_Given data_.
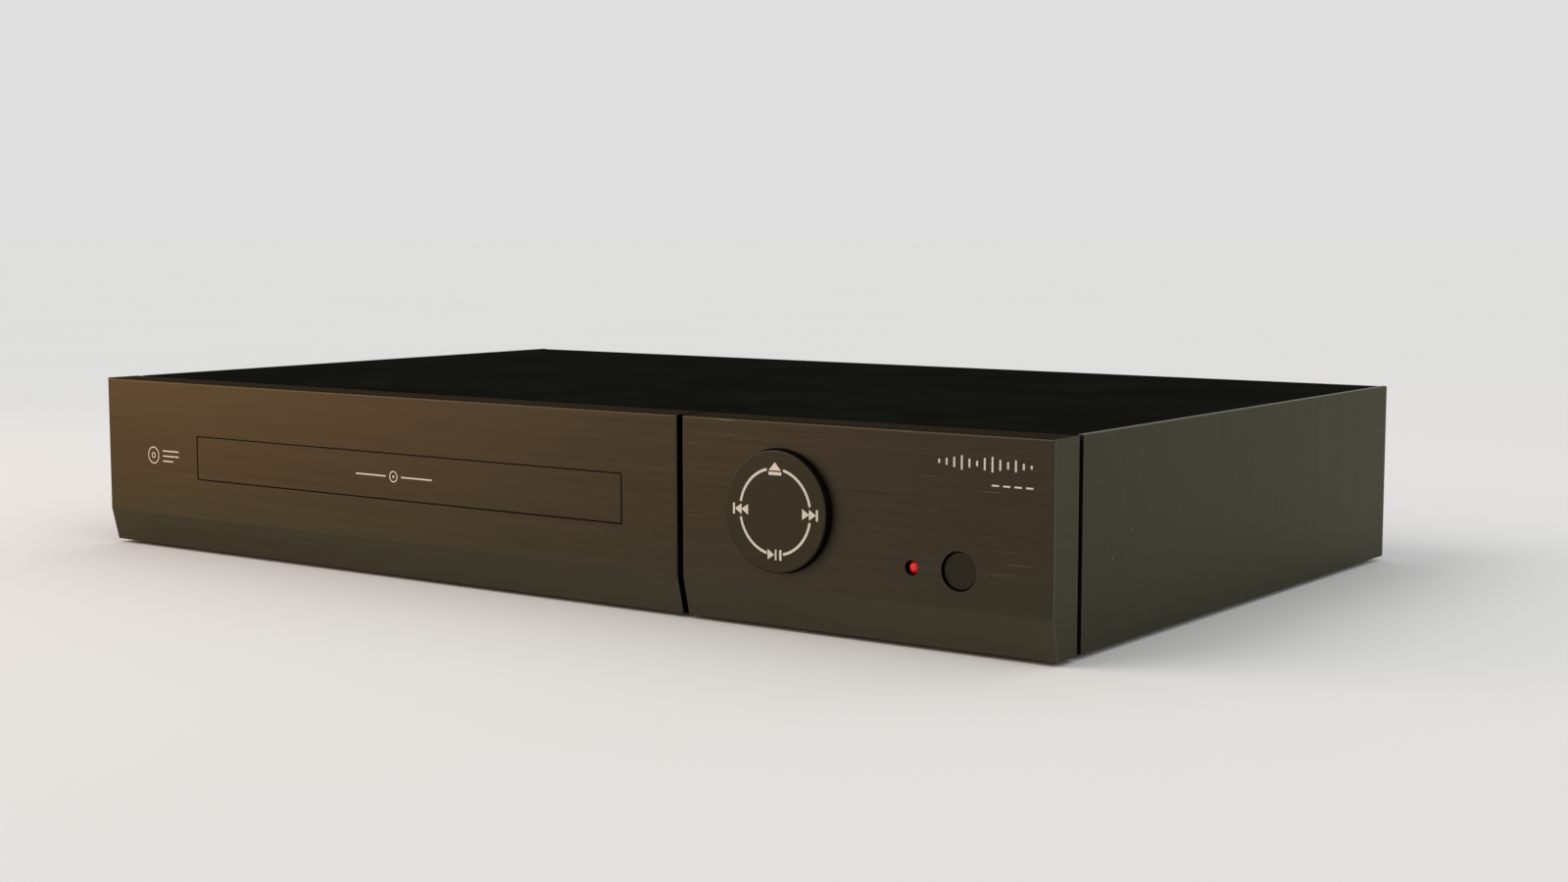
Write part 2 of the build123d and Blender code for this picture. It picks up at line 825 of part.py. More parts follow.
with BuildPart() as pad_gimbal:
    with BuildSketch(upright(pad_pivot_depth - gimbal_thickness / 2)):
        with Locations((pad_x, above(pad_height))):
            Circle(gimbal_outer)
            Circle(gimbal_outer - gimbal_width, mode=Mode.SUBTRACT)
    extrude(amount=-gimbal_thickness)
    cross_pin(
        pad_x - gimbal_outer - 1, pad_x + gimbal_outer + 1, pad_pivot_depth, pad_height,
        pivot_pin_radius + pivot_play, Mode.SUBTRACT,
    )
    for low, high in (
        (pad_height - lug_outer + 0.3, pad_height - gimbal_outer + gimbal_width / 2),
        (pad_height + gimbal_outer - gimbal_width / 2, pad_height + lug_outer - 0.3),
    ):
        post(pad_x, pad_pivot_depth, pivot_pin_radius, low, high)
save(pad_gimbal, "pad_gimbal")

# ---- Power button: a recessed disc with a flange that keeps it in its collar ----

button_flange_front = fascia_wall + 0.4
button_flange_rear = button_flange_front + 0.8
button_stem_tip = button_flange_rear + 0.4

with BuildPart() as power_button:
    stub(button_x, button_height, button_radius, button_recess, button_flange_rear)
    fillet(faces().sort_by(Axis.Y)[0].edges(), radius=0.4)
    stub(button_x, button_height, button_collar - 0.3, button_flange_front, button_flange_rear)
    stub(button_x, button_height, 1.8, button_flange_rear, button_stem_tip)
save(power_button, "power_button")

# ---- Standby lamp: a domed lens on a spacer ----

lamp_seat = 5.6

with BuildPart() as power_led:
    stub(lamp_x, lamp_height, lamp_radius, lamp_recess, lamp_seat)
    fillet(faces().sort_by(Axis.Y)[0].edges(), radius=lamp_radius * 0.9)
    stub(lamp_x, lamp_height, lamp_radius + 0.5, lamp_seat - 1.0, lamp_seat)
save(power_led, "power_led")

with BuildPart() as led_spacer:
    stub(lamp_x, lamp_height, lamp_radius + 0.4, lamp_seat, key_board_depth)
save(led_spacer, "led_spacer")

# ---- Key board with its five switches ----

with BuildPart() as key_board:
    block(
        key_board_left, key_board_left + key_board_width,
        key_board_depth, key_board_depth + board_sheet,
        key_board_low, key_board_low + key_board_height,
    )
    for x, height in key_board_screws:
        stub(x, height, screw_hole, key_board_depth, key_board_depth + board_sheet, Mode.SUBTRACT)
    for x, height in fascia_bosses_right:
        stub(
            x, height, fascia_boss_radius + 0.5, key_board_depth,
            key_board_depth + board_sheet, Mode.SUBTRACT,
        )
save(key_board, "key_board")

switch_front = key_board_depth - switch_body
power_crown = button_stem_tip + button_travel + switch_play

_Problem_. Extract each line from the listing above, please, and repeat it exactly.

_Solution to this problem_.
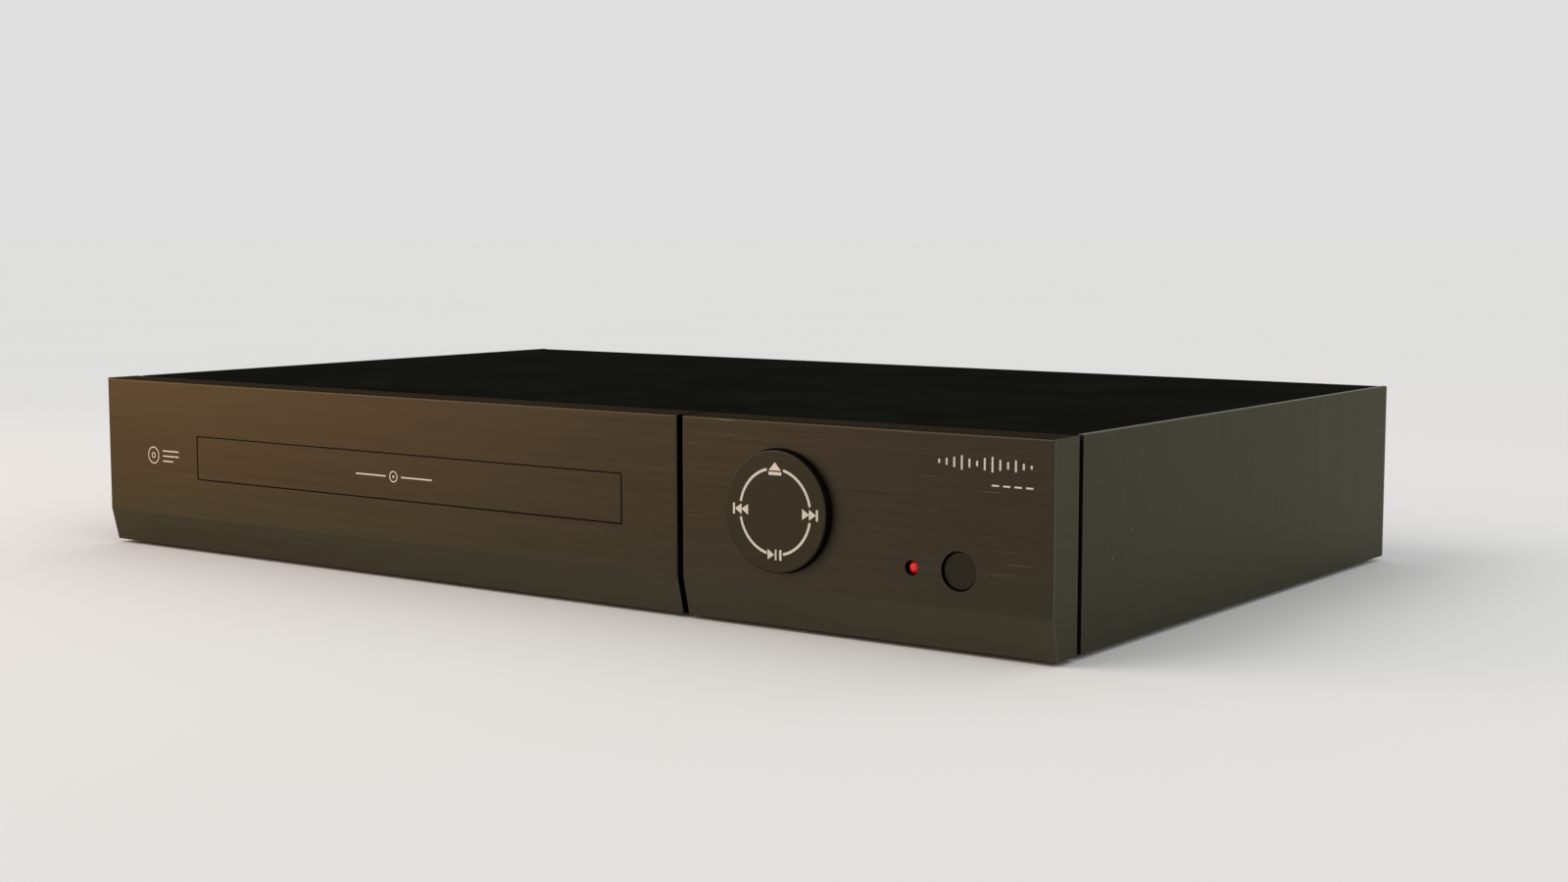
Write part 2 of the build123d and Blender code for this picture. It picks up at line 825 of part.py. More parts follow.
with BuildPart() as pad_gimbal:
    with BuildSketch(upright(pad_pivot_depth - gimbal_thickness / 2)):
        with Locations((pad_x, above(pad_height))):
            Circle(gimbal_outer)
            Circle(gimbal_outer - gimbal_width, mode=Mode.SUBTRACT)
    extrude(amount=-gimbal_thickness)
    cross_pin(
        pad_x - gimbal_outer - 1, pad_x + gimbal_outer + 1, pad_pivot_depth, pad_height,
        pivot_pin_radius + pivot_play, Mode.SUBTRACT,
    )
    for low, high in (
        (pad_height - lug_outer + 0.3, pad_height - gimbal_outer + gimbal_width / 2),
        (pad_height + gimbal_outer - gimbal_width / 2, pad_height + lug_outer - 0.3),
    ):
        post(pad_x, pad_pivot_depth, pivot_pin_radius, low, high)
save(pad_gimbal, "pad_gimbal")

# ---- Power button: a recessed disc with a flange that keeps it in its collar ----

button_flange_front = fascia_wall + 0.4
button_flange_rear = button_flange_front + 0.8
button_stem_tip = button_flange_rear + 0.4

with BuildPart() as power_button:
    stub(button_x, button_height, button_radius, button_recess, button_flange_rear)
    fillet(faces().sort_by(Axis.Y)[0].edges(), radius=0.4)
    stub(button_x, button_height, button_collar - 0.3, button_flange_front, button_flange_rear)
    stub(button_x, button_height, 1.8, button_flange_rear, button_stem_tip)
save(power_button, "power_button")

# ---- Standby lamp: a domed lens on a spacer ----

lamp_seat = 5.6

with BuildPart() as power_led:
    stub(lamp_x, lamp_height, lamp_radius, lamp_recess, lamp_seat)
    fillet(faces().sort_by(Axis.Y)[0].edges(), radius=lamp_radius * 0.9)
    stub(lamp_x, lamp_height, lamp_radius + 0.5, lamp_seat - 1.0, lamp_seat)
save(power_led, "power_led")

with BuildPart() as led_spacer:
    stub(lamp_x, lamp_height, lamp_radius + 0.4, lamp_seat, key_board_depth)
save(led_spacer, "led_spacer")

# ---- Key board with its five switches ----

with BuildPart() as key_board:
    block(
        key_board_left, key_board_left + key_board_width,
        key_board_depth, key_board_depth + board_sheet,
        key_board_low, key_board_low + key_board_height,
    )
    for x, height in key_board_screws:
        stub(x, height, screw_hole, key_board_depth, key_board_depth + board_sheet, Mode.SUBTRACT)
    for x, height in fascia_bosses_right:
        stub(
            x, height, fascia_boss_radius + 0.5, key_board_depth,
            key_board_depth + board_sheet, Mode.SUBTRACT,
        )
save(key_board, "key_board")

switch_front = key_board_depth - switch_body
power_crown = button_stem_tip + button_travel + switch_play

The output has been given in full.